Healing from triggers and trauma (self-reflection)

Photo by Pixabay on Pexels.

Different perspective in healing and triggers.

I guess seeing people’s true intentions in their actions and words have changed how I let anyone close to me. I guess I put up my walls super duper high, and if you want to come into my little world, gotta be patient and climb. Learning how the mind works was something I needed to understand by researching, books, different observations in different social situations and I love crime shows. By being honest with myself it had helped me understand myself and my triggers.

By understanding what had triggered  me and where it was coming from was the first step, I took into helping myself with my traumas. At first it was ugly trying to find my way through that mess, it was hard I ended up relapsing from getting triggered so much and not being in a safe environment either. I did get off the drugs a few months later, after finding out about my sister being sick with cancer and I just coming to face that I could lost it which I worked so hard for everything. So when I made that decision to stop again, I had decided to stop doing it for myself (its very important)  and I can finally stop hurting so much.

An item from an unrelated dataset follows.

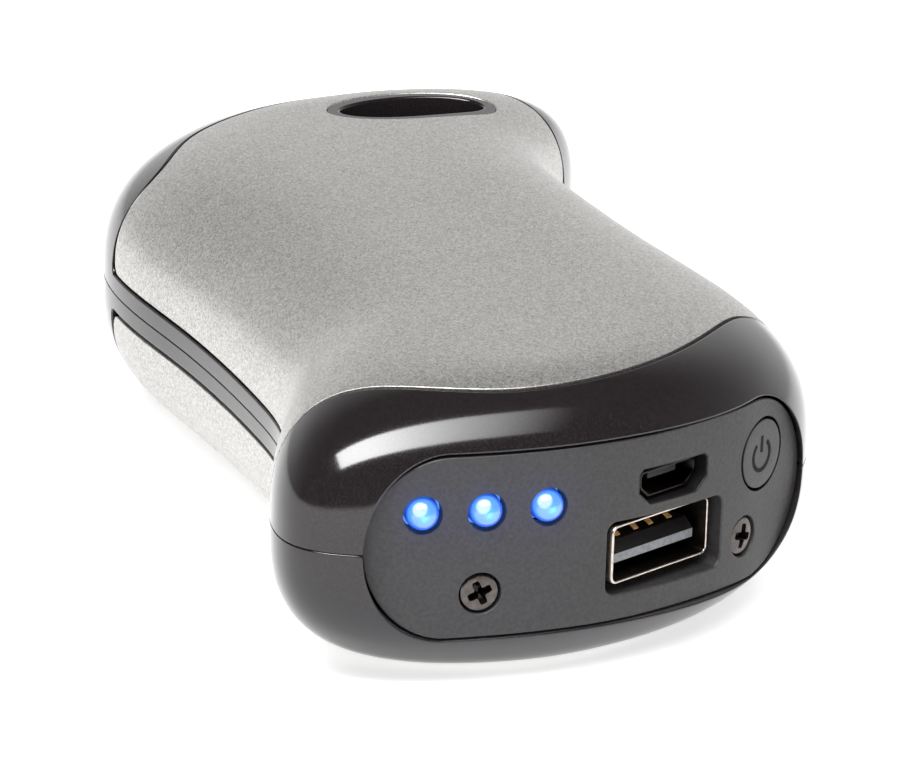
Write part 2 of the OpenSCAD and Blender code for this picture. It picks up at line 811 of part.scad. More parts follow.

The trigger I had worked on was loud bangs against the wall like some being thrown against the wall or two people fighting in another room. I was in my older sister’s living room with my brother who was on a different couch on his phone. There was a roofing company working on the apartment building that day, so when they came over the living room nailing the roofing in. I was triggered, but I was aware I was being triggered. I knew my brother was there in the room with me (unaware if he knew how much he had helped in that moment, as we don’t really speak), I knew it was the roofing guys were making the banging noise on the ceiling, and I knew no one was being hurt at the time.

I knew I was in a safe environment and that was really important at the time because I would have walked out of there or been irrational about something small. I sat there through the banging, breathing in and out, telling myself “I was safe I was safe I was safe.”. My heart was feeling like it was going to burst from my chest from beating so fast because how scared I was. I knew I was safe, so I stayed until I was finally able to calm my breathing and the roofing guys had stopped. I didn’t move till they had left the parking lot, I just sat there trying to escape what I had just put myself though.

The reason why banging on the wall was a trigger was I grew up with my mother being abused by men in her life. I have heard my mother get beaten, and no one doing a thing about it. I have seen my father get beaten up by some one who was a friend of the family and call the cops to help to him. I have heard my father with his exes, not sure what it was but it was a trigger.

I did not have the best childhood and I still get flashbacks as I have bits of pieces of memory of it. Its like how the mind protects itself by locking up the memories of trauma from childhood.

I think that’s enough self reflecting tonight now I got what I needed out to share.

This is my own experience and not all things works the same as with others.

Until I figure out what else to write about what I’ve done or need to say.